Dataset items

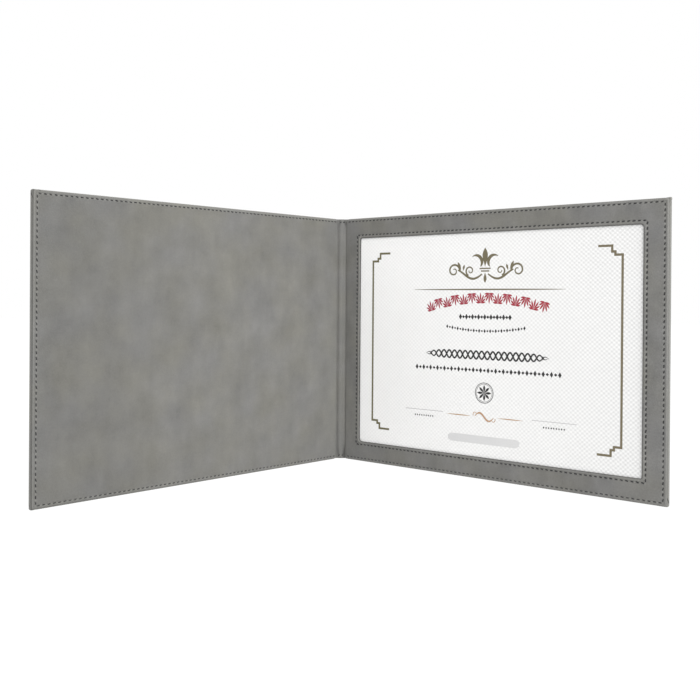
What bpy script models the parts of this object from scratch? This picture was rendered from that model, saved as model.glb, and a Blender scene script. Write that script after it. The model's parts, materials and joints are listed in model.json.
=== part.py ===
"""A two-panel leatherette certificate holder, standing open like a book on its lower edges.

The rear panel lies along X with its inner face towards -Y. It carries a stitched frame with a window
and a pocket that holds one landscape A4 certificate. The front panel is a plain lined cover. A narrow
spine joins them at two creases, and the lining is pressed into both.

Each panel is drawn in its own plan: u runs from the crease to the fore edge, v runs from the crease
axis towards the inner face, and z runs up. The spine uses the same plan, from the rear crease to the
front crease. Layers lie on each other with a thin air gap, because each is a solid of its own.
"""

from math import pi, radians, sqrt, tan

import bmesh
import bpy
from mathutils import Matrix, Vector

MM = 0.001

# Certificate sheet, A4 on its side
SHEET_WIDTH = 297.0 * MM
SHEET_HEIGHT = 210.0 * MM
SHEET_THICKNESS = 0.25 * MM
SHEET_CLEARANCE = 0.3 * MM

# Frame borders round the window, and how much of the sheet they hide
BORDER_SPINE = 20.0 * MM
BORDER_FORE = 20.6 * MM
BORDER_ENDS = 19.0 * MM
OVERLAP_SIDES = 7.8 * MM
OVERLAP_ENDS = 4.0 * MM
WINDOW_RADIUS = 3.0 * MM

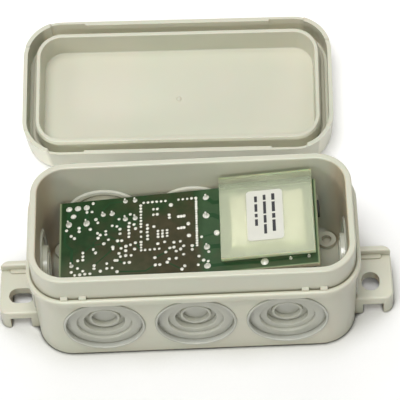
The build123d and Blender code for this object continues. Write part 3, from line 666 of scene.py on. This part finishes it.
# Copper tracks under the lacquer: width, then the points that each goes through
TRACKS = (
    (1.3, (-33.9, 12.1), (-33.9, 6.7)),
    (0.9, (-31.35, 12.1), (-31.35, 10.4), (-32.6, 9.4)),
    (1.1, (-28.8, 12.1), (-28.8, 6.6), (-30.4, 5.0), (-30.9, 4.0)),
    (0.5, (-24.0, 9.1), (-26.1, 7.7)),
    (0.5, (-21.4, 9.1), (-19.4, 7.0), (-19.2, 3.5)),
    (0.5, (-17.6, 13.0), (-22.0, 13.0), (-24.0, 11.0), (-24.0, 9.1)),
    (0.5, (-17.6, 6.8), (-16.5, 5.3), (-16.5, 0.6)),
    (0.5, (-14.8, 6.8), (-14.8, 3.2)),
    (0.8, (-33.0, -7.6), (-33.0, -2.0), (-35.0, 0.0), (-35.0, 5.6), (-33.9, 6.7)),
    (0.4, (-29.8, -3.5), (-27.5, -1.2), (-23.8, -1.0)),
    (0.4, (-26.5, -8.1), (-21.2, -3.1)),
    (0.4, (-23.2, 2.1), (-19.9, -0.5), (-18.8, -3.1)),
    (0.4, (-20.6, -7.1), (-17.9, -8.2)),
    (0.4, (-25.4, 1.1), (-26.8, -0.3), (-26.8, -2.6)),
    (1.2, (5.6, 11.6), (7.6, 9.6), (12.0, 9.6)),
    (1.4, (5.5, 5.3), (7.5, 5.3), (11.0, 3.0)),
    (1.2, (8.4, -1.0), (12.0, -1.0)),
    (1.4, (5.5, -5.5), (9.0, -5.5), (12.0, -7.0)),
    (1.0, (5.5, -11.9), (12.0, -11.9), (21.5, -12.3)),
    (0.5, (21.5, -12.3), (28.8, -12.0)),
    (0.5, (28.8, -12.0), (33.9, -11.8), (35.4, -10.3), (35.4, 0.0)),
    (0.4, (-13.15, -4.5), (-14.8, -1.6)),
    (0.4, (-9.3, -7.4), (-6.1, -5.9), (-5.0, -4.6)),
    (0.4, (-9.2, -9.9), (-12.0, -11.6), (-20.0, -10.9)),
    (0.4, (-5.8, -9.3), (-1.7, -12.2)),
    (0.4, (2.9, -11.2), (4.5, -9.9)),
    (0.4, (1.3, -5.8), (4.1, -1.9), (8.4, -1.0)),
)
TRACK_HEIGHT = 0.025
TRACK_SUNK = 0.01           # how deep a track's foot lies in the board
BOARD_EDGE = 0.12
SHEET_EDGE = 0.15

# The piece's name, its rows of holes, their radius, and how far they stray from their places
HOLES = (
    ("filled_holes", HOLE_ROWS, 0.48, 0.06),
    ("fence_holes", FENCE_ROWS, 0.42, 0.02),
)

# Solder: how deep its foot lies in the board, how high its edge stands, and a lead's radius
SOLDER_SUNK = 0.02
SOLDER_EDGE = 0.05
LEAD = 0.3

FOAM_SWELL = 0.15
FOAM_CORNER = 0.6
FOAM_LEVELS = 7
FOAM_ROUND = 0.7            # the share of its half height where the rounding of its edges starts
CORNER_STEPS = 6

# Rows of bars on the label: place across it, start from its back edge, width, and the bars' lengths
# with the gaps between them as negative lengths
LABEL_ROWS = (
    (0.74, 1.4, 0.9, (2.2, -0.6, 3.4, -0.6, 1.6, -0.6, 3.9)),
    (0.5, 1.6, 0.8, (1.8, -0.5, 4.2, -0.5, 2.6, -0.5, 3.2)),
    (0.26, 1.9, 0.8, (2.0, -0.7, 2.6, -0.7, 1.2, -0.7, 2.2)),
)
BAR_SUNK = 0.02
BAR_HEIGHT = 0.015


def scaled(points):
    """Points on the board, from millimetres to metres."""
    return [(u * MM, v * MM) for u, v in points]


def build_board():
    """The lacquered board with its cut edges, and the tracks that stand up a little under the lacquer."""
    middle = BOARD_MIDDLE * MM
    half_length, half_width = BOARD_LENGTH / 2, BOARD_WIDTH / 2
    bm = bmesh.new()
    add_block(bm, (middle - half_length, -half_width, -BOARD_THICKNESS),
              (middle + half_length, half_width, 0), BOARD_EDGE * MM)
    mark_sides(bm)
    soften(bm, 20)
    new_object("board_panel", bm, (MATERIALS["circuit_board"], MATERIALS["board_edge"]), "board", BOARD,
               ("main_board",))
    bm = bmesh.new()
    for width, *points in TRACKS:
        add_strip(bm, scaled(points), width * MM, TRACK_HEIGHT * MM, -TRACK_SUNK * MM)
    new_object("board_tracks", bm, (MATERIALS["board_track"],), "board", BOARD)


def solder_profile(radius, lead):
    """A fillet of solder rising to a lead, or a low dome where no lead stands."""
    if lead == 0:
        return [(radius, -SOLDER_SUNK), (radius, SOLDER_EDGE), (0.9 * radius, 0.22 * radius),
                (0.62 * radius, 0.42 * radius), (0.3 * radius, 0.5 * radius), (0, 0.53 * radius)]
    foot = 0.92 * radius
    return [(foot, -SOLDER_SUNK), (foot, SOLDER_EDGE), (0.78 * foot, 0.14), (0.56 * foot, 0.32),
            (0.44 * foot, 0.52), (max(0.36 * foot, LEAD), 0.24 + 0.5 * lead), (LEAD, 0.36 + 0.7 * lead),
            (0.9 * LEAD, 0.36 + lead), (0.6 * LEAD, 0.42 + lead), (0, 0.42 + lead)]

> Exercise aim
Repeat the whole listing exactly, keeping every line intact.

> Output
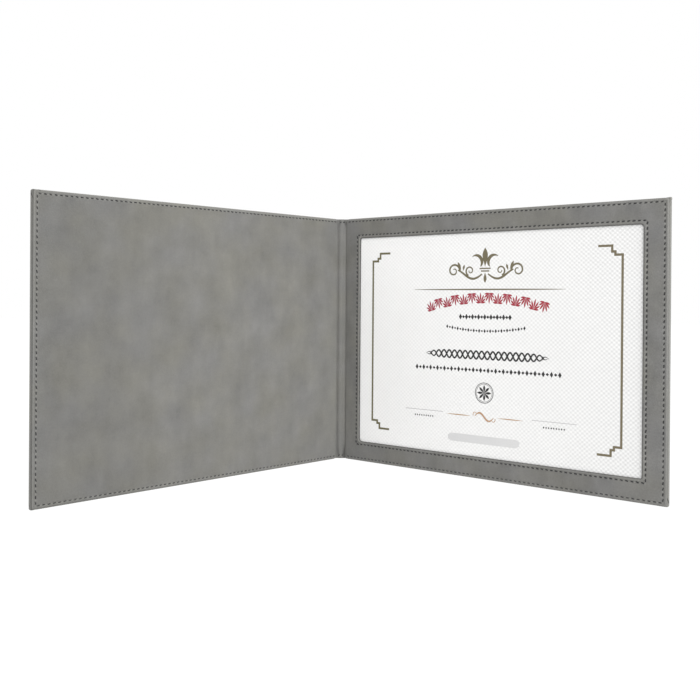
What bpy script models the parts of this object from scratch? This picture was rendered from that model, saved as model.glb, and a Blender scene script. Write that script after it. The model's parts, materials and joints are listed in model.json.
=== part.py ===
"""A two-panel leatherette certificate holder, standing open like a book on its lower edges.

The rear panel lies along X with its inner face towards -Y. It carries a stitched frame with a window
and a pocket that holds one landscape A4 certificate. The front panel is a plain lined cover. A narrow
spine joins them at two creases, and the lining is pressed into both.

Each panel is drawn in its own plan: u runs from the crease to the fore edge, v runs from the crease
axis towards the inner face, and z runs up. The spine uses the same plan, from the rear crease to the
front crease. Layers lie on each other with a thin air gap, because each is a solid of its own.
"""

from math import pi, radians, sqrt, tan

import bmesh
import bpy
from mathutils import Matrix, Vector

MM = 0.001

# Certificate sheet, A4 on its side
SHEET_WIDTH = 297.0 * MM
SHEET_HEIGHT = 210.0 * MM
SHEET_THICKNESS = 0.25 * MM
SHEET_CLEARANCE = 0.3 * MM

# Frame borders round the window, and how much of the sheet they hide
BORDER_SPINE = 20.0 * MM
BORDER_FORE = 20.6 * MM
BORDER_ENDS = 19.0 * MM
OVERLAP_SIDES = 7.8 * MM
OVERLAP_ENDS = 4.0 * MM
WINDOW_RADIUS = 3.0 * MM

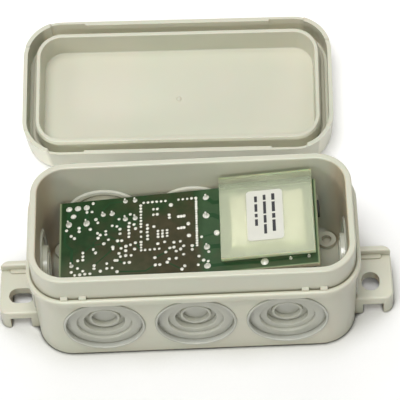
The build123d and Blender code for this object continues. Write part 3, from line 666 of scene.py on. This part finishes it.
# Copper tracks under the lacquer: width, then the points that each goes through
TRACKS = (
    (1.3, (-33.9, 12.1), (-33.9, 6.7)),
    (0.9, (-31.35, 12.1), (-31.35, 10.4), (-32.6, 9.4)),
    (1.1, (-28.8, 12.1), (-28.8, 6.6), (-30.4, 5.0), (-30.9, 4.0)),
    (0.5, (-24.0, 9.1), (-26.1, 7.7)),
    (0.5, (-21.4, 9.1), (-19.4, 7.0), (-19.2, 3.5)),
    (0.5, (-17.6, 13.0), (-22.0, 13.0), (-24.0, 11.0), (-24.0, 9.1)),
    (0.5, (-17.6, 6.8), (-16.5, 5.3), (-16.5, 0.6)),
    (0.5, (-14.8, 6.8), (-14.8, 3.2)),
    (0.8, (-33.0, -7.6), (-33.0, -2.0), (-35.0, 0.0), (-35.0, 5.6), (-33.9, 6.7)),
    (0.4, (-29.8, -3.5), (-27.5, -1.2), (-23.8, -1.0)),
    (0.4, (-26.5, -8.1), (-21.2, -3.1)),
    (0.4, (-23.2, 2.1), (-19.9, -0.5), (-18.8, -3.1)),
    (0.4, (-20.6, -7.1), (-17.9, -8.2)),
    (0.4, (-25.4, 1.1), (-26.8, -0.3), (-26.8, -2.6)),
    (1.2, (5.6, 11.6), (7.6, 9.6), (12.0, 9.6)),
    (1.4, (5.5, 5.3), (7.5, 5.3), (11.0, 3.0)),
    (1.2, (8.4, -1.0), (12.0, -1.0)),
    (1.4, (5.5, -5.5), (9.0, -5.5), (12.0, -7.0)),
    (1.0, (5.5, -11.9), (12.0, -11.9), (21.5, -12.3)),
    (0.5, (21.5, -12.3), (28.8, -12.0)),
    (0.5, (28.8, -12.0), (33.9, -11.8), (35.4, -10.3), (35.4, 0.0)),
    (0.4, (-13.15, -4.5), (-14.8, -1.6)),
    (0.4, (-9.3, -7.4), (-6.1, -5.9), (-5.0, -4.6)),
    (0.4, (-9.2, -9.9), (-12.0, -11.6), (-20.0, -10.9)),
    (0.4, (-5.8, -9.3), (-1.7, -12.2)),
    (0.4, (2.9, -11.2), (4.5, -9.9)),
    (0.4, (1.3, -5.8), (4.1, -1.9), (8.4, -1.0)),
)
TRACK_HEIGHT = 0.025
TRACK_SUNK = 0.01           # how deep a track's foot lies in the board
BOARD_EDGE = 0.12
SHEET_EDGE = 0.15

# The piece's name, its rows of holes, their radius, and how far they stray from their places
HOLES = (
    ("filled_holes", HOLE_ROWS, 0.48, 0.06),
    ("fence_holes", FENCE_ROWS, 0.42, 0.02),
)

# Solder: how deep its foot lies in the board, how high its edge stands, and a lead's radius
SOLDER_SUNK = 0.02
SOLDER_EDGE = 0.05
LEAD = 0.3

FOAM_SWELL = 0.15
FOAM_CORNER = 0.6
FOAM_LEVELS = 7
FOAM_ROUND = 0.7            # the share of its half height where the rounding of its edges starts
CORNER_STEPS = 6

# Rows of bars on the label: place across it, start from its back edge, width, and the bars' lengths
# with the gaps between them as negative lengths
LABEL_ROWS = (
    (0.74, 1.4, 0.9, (2.2, -0.6, 3.4, -0.6, 1.6, -0.6, 3.9)),
    (0.5, 1.6, 0.8, (1.8, -0.5, 4.2, -0.5, 2.6, -0.5, 3.2)),
    (0.26, 1.9, 0.8, (2.0, -0.7, 2.6, -0.7, 1.2, -0.7, 2.2)),
)
BAR_SUNK = 0.02
BAR_HEIGHT = 0.015


def scaled(points):
    """Points on the board, from millimetres to metres."""
    return [(u * MM, v * MM) for u, v in points]


def build_board():
    """The lacquered board with its cut edges, and the tracks that stand up a little under the lacquer."""
    middle = BOARD_MIDDLE * MM
    half_length, half_width = BOARD_LENGTH / 2, BOARD_WIDTH / 2
    bm = bmesh.new()
    add_block(bm, (middle - half_length, -half_width, -BOARD_THICKNESS),
              (middle + half_length, half_width, 0), BOARD_EDGE * MM)
    mark_sides(bm)
    soften(bm, 20)
    new_object("board_panel", bm, (MATERIALS["circuit_board"], MATERIALS["board_edge"]), "board", BOARD,
               ("main_board",))
    bm = bmesh.new()
    for width, *points in TRACKS:
        add_strip(bm, scaled(points), width * MM, TRACK_HEIGHT * MM, -TRACK_SUNK * MM)
    new_object("board_tracks", bm, (MATERIALS["board_track"],), "board", BOARD)


def solder_profile(radius, lead):
    """A fillet of solder rising to a lead, or a low dome where no lead stands."""
    if lead == 0:
        return [(radius, -SOLDER_SUNK), (radius, SOLDER_EDGE), (0.9 * radius, 0.22 * radius),
                (0.62 * radius, 0.42 * radius), (0.3 * radius, 0.5 * radius), (0, 0.53 * radius)]
    foot = 0.92 * radius
    return [(foot, -SOLDER_SUNK), (foot, SOLDER_EDGE), (0.78 * foot, 0.14), (0.56 * foot, 0.32),
            (0.44 * foot, 0.52), (max(0.36 * foot, LEAD), 0.24 + 0.5 * lead), (LEAD, 0.36 + 0.7 * lead),
            (0.9 * LEAD, 0.36 + lead), (0.6 * LEAD, 0.42 + lead), (0, 0.42 + lead)]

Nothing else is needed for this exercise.